Our September Hospitality Month is coming to an end and only one child has started and completed the task.

Friday rolled around much faster than Speed Police expected. Either that or she is so accustomed to things “appearing” or happening on their own, she never realized quite the effort that goes into hosting a function in your home. The more you host … the easier it gets; but this was her first time.

She all but ignored my suggestions to prepare ahead of time. So, instead of enjoying a leisurely ride home from school to get there before the party began, we had a few stops to make. (Nothing like scheduling a party at 4 when you don’t get home from school until 3:30.)

Can’t party without refreshments…

especially these healthy items!

She was great, though, to let a friend help her.

Love that lesson.

I guess she hasn’t reached that age where we women feign self-sufficiency by never accepting help when offered.

She also accepted strawberries left over from a neighbor’s party earlier that morning,

and her friend’s mother’s offer to pick up the special cupcake treat.

… that ate almost her entire budget.

 Her guests sure felt special.

Small problem.

This is the time when they entered the store to retrieve their nutrient infused snacks.
By the time we got home, three guests had already arrived.

Welcomes were exchanged. Snacks were served. Then the White Elephant game began. The girls had a blast! Laughter and squeals of delight echoed through the house.

The gifts were a hoot.
 

Middle school hilarity.

First frozen gift.

They agreed 2 trades before an item froze.

Another home-run.

Practical items, but

no trades … Poor thing.
I did my best to completely steer clear, but at one point I n
oticed Speed Police looking a bit blue. The kid is continually morphing into Fickle Fannie these days.

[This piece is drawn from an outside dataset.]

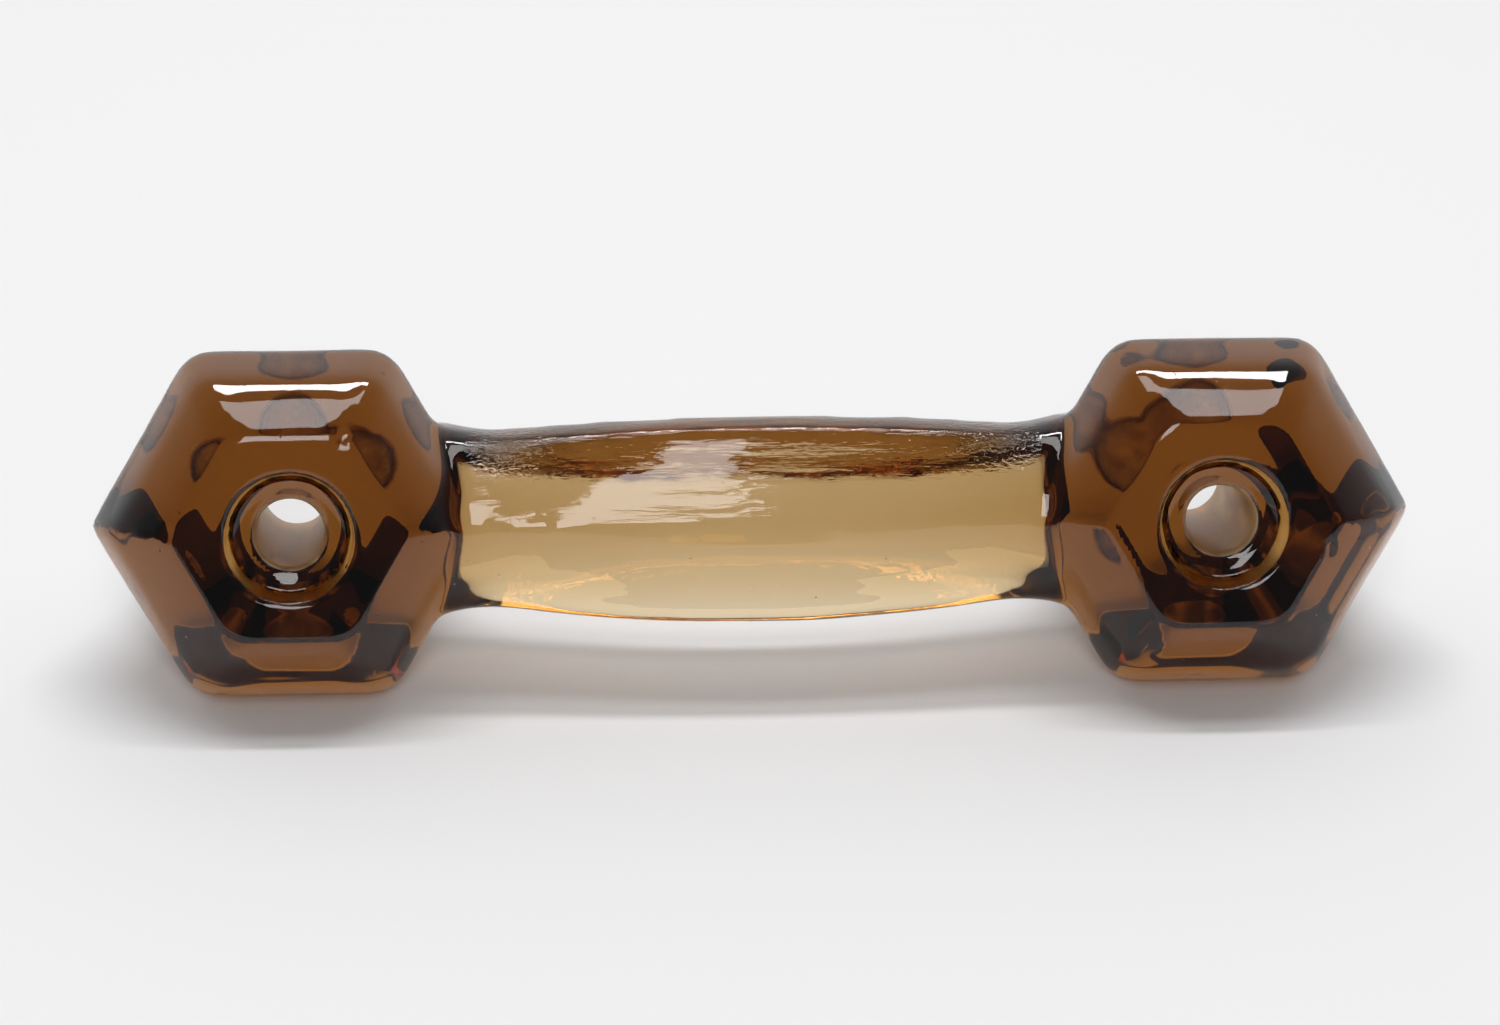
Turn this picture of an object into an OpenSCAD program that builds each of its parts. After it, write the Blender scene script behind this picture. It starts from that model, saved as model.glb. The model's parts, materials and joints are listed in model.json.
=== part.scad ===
// Pressed-glass bridge pull for a drawer: two hexagonal posts joined by a faceted grip bar.
// The bar runs along X, the front faces -Y and +Z is up. The drawer front is the plane y = 0,
// and the origin lies on it, midway between the two bolt holes.
// The glass is one pressing. It is drawn here as three solids that meet face to face.

/* [Posts] */
// Distance between the centres of the two bolt holes
hole_spacing = 76.2; // [70:0.1:128]
// Depth of a post, from the drawer front to its front face
post_depth = 25.4; // [22:0.1:32]
// Half the width across the flats of the front face
face_apothem = 8.4; // [7:0.1:10]
// Half the width across the flats of the shoulder, the edge between the two bevels
shoulder_apothem = 13; // [11:0.1:14]
// Half the width across the flats of the girdle, the widest ring
girdle_apothem = 14.6; // [14.2:0.1:16]
// Half the width across the flats of the foot that stands on the drawer front
foot_apothem = 7; // [6:0.1:12]
// Depth of the shoulder behind the front face
shoulder_depth = 4.1; // [3:0.1:5]
// Depth of the girdle behind the front face
girdle_depth = 8.2; // [7.5:0.1:11]

/* [Bolt holes] */
// Diameter of the hole through each post
bore_d = 5.5; // [4:0.1:6.5]
// Diameter of the recess that hides the bolt's head
recess_d = 10.3; // [8:0.1:12]
// Depth of the recess below the front face
recess_depth = 2.5; // [1.5:0.1:4]

/* [Grip bar] */
// Depth of the centre ridge behind the posts' front faces, at mid-span
ridge_depth = 2.2; // [1:0.1:3]
// How far the ridge lies behind that where it meets a post
ridge_arch = 0.9; // [0:0.1:2]
// Depth of the front facets' outer edges at mid-span
edge_depth = 3.7; // [3.2:0.1:4.2]
// How far those edges lie behind that where they meet a post
edge_arch = 2.8; // [1.5:0.1:3]
// Half the height between the front facets' outer edges at mid-span
edge_half_height = 7.3; // [6:0.1:7.8]
// How far that half height narrows towards the posts
edge_waist = 1.2; // [0:0.1:2]
// Depth of the rounded shoulder above and below the front facets, at mid-span
round_depth = 4.4; // [4.3:0.1:5.5]
// How far that shoulder lies behind that where it meets a post
round_arch = 3; // [2.9:0.1:3.4]
// Half the height between the rounded shoulders at mid-span
round_half_height = 8.3; // [8:0.1:8.6]
// How far that half height narrows towards the posts
round_waist = 1.4; // [0.8:0.1:2]
// Depth of the bar's tallest lines at mid-span
wide_depth = 7.4; // [6.8:0.1:8]
// How far the tallest lines lie behind that where they meet a post
wide_arch = 3.8; // [3.6:0.1:4.5]
// Half the height of the bar at its tallest lines, at mid-span
wide_half_height = 8.8; // [8.6:0.1:10]
// How far that half height narrows towards the posts
wide_waist = 1.7; // [0.5:0.1:2.5]
// Depth of the narrow flat back at mid-span
back_depth = 11.5; // [10.5:0.1:12.5]
// How far the back lies behind that where it meets a post
back_arch = 3; // [2.5:0.1:4.5]
// Half the height of the flat back at mid-span
back_half_height = 1.8; // [1:0.1:6]
// How far that half height narrows towards the posts
back_waist = 0.2; // [0:0.1:0.8]
// How far the bar flares out as it runs into a post
root_flare = 1.2; // [0:0.1:2]

/* [Hidden] */
glass = [0.55, 0.32, 0.19];
thin_glass = [0.75, 0.61, 0.40];
bore_facets = 96;
clear = 1; // how far a cutter runs past the face it cuts

hole_x = hole_spacing / 2;
girdle_reach = girdle_apothem / cos(30); // from the hole's axis to the girdle's corner
joint_x = hole_x - girdle_reach - 0.6; // plane where a post's solid meets the bar's
root_x = hole_x - 14; // where the ridge runs into the post's bevel
stub_x = hole_x - recess_d / 2 - 0.8; // end of the bar's stub, inside the post
span_steps = 24;
stub_steps = 8;

// Depths count backwards from the front face.
function y_at(depth) = depth - post_depth;

// A value that starts at mid for x = 0 and has changed by change at the post.
function arched(mid, change, x) = mid + change * pow(x / root_x, 2);

// Extra size next to a post: 0 at the joint plane, root_flare inside the post.
function flare(x) =
    let (t = min(1, max(0, (abs(x) - joint_x) / (root_x + 1.5 - joint_x))))
    root_flare * t * t;

// Outline of the bar at x, as nine corners from the ridge over the top and round to the underside.
function bar_ring(x) =
    let (
        ridge_y = y_at(arched(ridge_depth, ridge_arch, x)),
        edge_y = y_at(arched(edge_depth, edge_arch, x)),
        round_y = y_at(arched(round_depth, round_arch, x)),
        wide_y = y_at(arched(wide_depth, wide_arch, x)),
        back_y = y_at(arched(back_depth, back_arch, x)),
        edge_h = arched(edge_half_height, -edge_waist, x) + flare(x),
        round_h = arched(round_half_height, -round_waist, x) + flare(x),
        wide_h = arched(wide_half_height, -wide_waist, x) + flare(x),
        back_h = arched(back_half_height, -back_waist, x) + flare(x)
    )
    [
        [x, ridge_y, 0],
        [x, edge_y, edge_h],
        [x, round_y, round_h],
        [x, wide_y, wide_h],
        [x, back_y, back_h],
        [x, back_y, -back_h],
        [x, wide_y, -wide_h],
        [x, round_y, -round_h],
        [x, edge_y, -edge_h],
    ];

// The bar between two planes across X, swept through its outlines.
module bar_length(x_from, x_to, steps) {
    corners = 9;
    points = [
        for (i = [0:steps])
            each bar_ring(x_from + (x_to - x_from) * i / steps)
    ];
    sides = [
        for (i = [0:steps - 1], j = [0:corners - 1])
            let (
                a = i * corners + j,
                b = i * corners + (j + 1) % corners,
                c = a + corners,
                d = b + corners
            )
            each [[a, b, c], [b, d, c]]
    ];
    first_cap = [for (j = [corners - 1:-1:0]) j];
    last_cap = [for (j = [0:corners - 1]) steps * corners + j];
    polyhedron(points, concat([first_cap], sides, [last_cap]), convexity = 4);
}

// The solid outline of a post. Its profile across one pair of flats, with two bevels in front of
// the girdle and a taper to the foot behind it, is crossed with itself at 60 degree steps.
module post_body() {
    half_profile = [
        [face_apothem, y_at(0)],
        [shoulder_apothem, y_at(shoulder_depth)],
        [girdle_apothem, y_at(girdle_depth)],
        [foot_apothem, 0],
    ];
    other_half = [for (i = [len(half_profile) - 1:-1:0]) [-half_profile[i].x, half_profile[i].y]];
    intersection_for(turn = [0, 60, 120])
        rotate([0, turn + 90, 0])
            linear_extrude(height = 4 * girdle_reach, center = true)
                polygon(concat(half_profile, other_half));
}

// The hole right through a post.
module bolt_bore() {
    translate([0, clear, 0])
        rotate([90, 0, 0])
            cylinder(h = post_depth + 2 * clear, d = bore_d, $fn = bore_facets);
}

// The round recess in the front face for the bolt's head.
module head_recess() {
    translate([0, y_at(recess_depth), 0])
        rotate([90, 0, 0])
            cylinder(h = recess_depth + clear, d = recess_d, $fn = bore_facets);
}

// A post with its hole, its recess and the root of the bar; side is -1 for left, 1 for right.
module post(side) {
    color(glass)
        difference() {
            union() {
                translate([side * hole_x, 0, 0])
                    post_body();
                if (side < 0)
                    bar_length(-stub_x, -joint_x, stub_steps);
                else
                    bar_length(joint_x, stub_x, stub_steps);
            }
            translate([side * hole_x, 0, 0]) {
                bolt_bore();
                head_recess();
            }
        }
}

module left_post() {
    post(-1);
}

module grip_bar() {
    color(thin_glass)
        bar_length(-joint_x, joint_x, span_steps);
}

module right_post() {
    post(1);
}

left_post();
grip_bar();
right_post();
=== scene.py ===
"""Amber pressed-glass drawer pull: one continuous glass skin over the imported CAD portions."""

import json
import math

import bmesh
import bpy
from mathutils import Matrix, Vector, noise


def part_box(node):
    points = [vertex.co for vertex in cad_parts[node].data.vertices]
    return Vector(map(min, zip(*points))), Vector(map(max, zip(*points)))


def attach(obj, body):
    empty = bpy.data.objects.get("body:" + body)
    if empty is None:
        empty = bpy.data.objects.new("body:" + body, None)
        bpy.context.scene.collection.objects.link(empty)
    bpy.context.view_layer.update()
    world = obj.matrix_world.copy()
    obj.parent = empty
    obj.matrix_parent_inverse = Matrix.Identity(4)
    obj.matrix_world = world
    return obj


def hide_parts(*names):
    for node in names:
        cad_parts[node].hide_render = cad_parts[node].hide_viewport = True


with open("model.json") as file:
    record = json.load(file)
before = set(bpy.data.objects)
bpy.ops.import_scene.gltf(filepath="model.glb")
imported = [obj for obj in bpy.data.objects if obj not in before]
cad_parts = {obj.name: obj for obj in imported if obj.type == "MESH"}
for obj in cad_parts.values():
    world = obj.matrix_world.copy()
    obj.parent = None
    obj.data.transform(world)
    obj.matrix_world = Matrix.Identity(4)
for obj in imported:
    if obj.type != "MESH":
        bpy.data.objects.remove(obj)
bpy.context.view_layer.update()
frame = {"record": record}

# Shapes are worked out in millimetres and turned to metres when a mesh is finished.
MM = 0.001


def mount_named(name):
    """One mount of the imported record."""
    return next(m for m in frame["record"]["mounts"] if m["name"] == name)


# From the frame
HOLE_X = mount_named("right_bolt_bore")["pos_m"][0] / MM
BORE_R = mount_named("right_bolt_bore")["dims"]["r_mm"]
RECESS_R = mount_named("right_head_recess")["dims"]["r_mm"]
RECESS_DEPTH = mount_named("right_head_recess")["dims"]["length_mm"]
POST_LOW, POST_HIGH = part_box("right_post")
FRONT_Y = POST_LOW[1] / MM
GIRDLE_APOTHEM = POST_HIGH[2] / MM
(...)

Who knows what mood might be staring you in the face at any point in time. Especially in situations where she feels stressed.

Okay, so the truly sweet thing has some major hormonal action swirling around in her changing body, an inevitable and undeniable part of coming in and out of womanhood. (I know we’re still women at the end, but my word… who knew the crazies on that side of things?!) The annoying aspect is her attempt to cover it all up. That’s where the fickle emotional warfare rears its ugly head. If she would just be honest about her thoughts and feelings, it would be SO much easier. I could help her smooth the bumps, realize that the world is not falling apart and know that she is loved.

Quietly, I mouth whisper from across the room, “Your friends are having a great time. … Is everything okay?”
She shoots me the Why-Are-You-Talking-To-Me, What-Do-You-Know, Whatever look and annunciates, “Yes.” She then tries to hide an eye-rolled “Gosh”, but I saw and heard it … Best to walk away from that mine field.

Oh, if only she could just be honest in the moment. Honest with just me…she doesn’t need to bare all in front of her friends. The girl would feel infinitely better if she would quit clinging, let go of her emotional stubbornness. I love her so much. I just wish she would let me help her. But she has to ask… I’m not jumping in to save today.

Hmmm. I might need to take a peek in the mirror. I think this one applies to me in a fairly significant way. How often do I throw the same eye-rolled What-Do-You-Know to God. How often is He watching it all, asking for my honesty … ready to help … waiting for me to ask, to let go of my stubbornness.

Well, you really are walking the road with me today. Oh the things there are to learn about yourself through your kids’ behavior.

The party was a HUGE success. As departing girls headed my way to offer thanks for such a wonderful party, I directed them straight to Speed Police who not only came up with a great idea (Slow Walker wants to do the same thing) but provided a fun environment to bless her friends.

We both have good lessons to learn, like:

  • Consider a little time management on the front end.
  • Guests don’t need super snazzy, they just love being together.
  • Try to show up at your own party at least 30 before it starts. Guests just might show up early.
  • A fun activity brings everyone together and breaks any cliquey weirdness.
  • Don’t leave until the last guest has left (Oh, yeah … the kid bailed for a better offer while 2 girls waiting for their moms to pick them up. Totally out of character for her. Is it wrong to chalk all these whacky decisions up to hormones?!!)
  • Who knew hosting a party from beginning to end could mean so much to a 12 year old? None of her friends have ever done it. The effort and success truly made her feel like a million bucks. It fed so many needs. Who cares if I was picking up cupcake crumbs two hours later. (okay, so maybe not 2! … it felt like it, though)

I just hope we remember to pause long enough to the lessons them sink in.

Next up? I’m not sure. The others have grand plans but haven’t pulled the invite trigger.

Thanks for walking the road with me.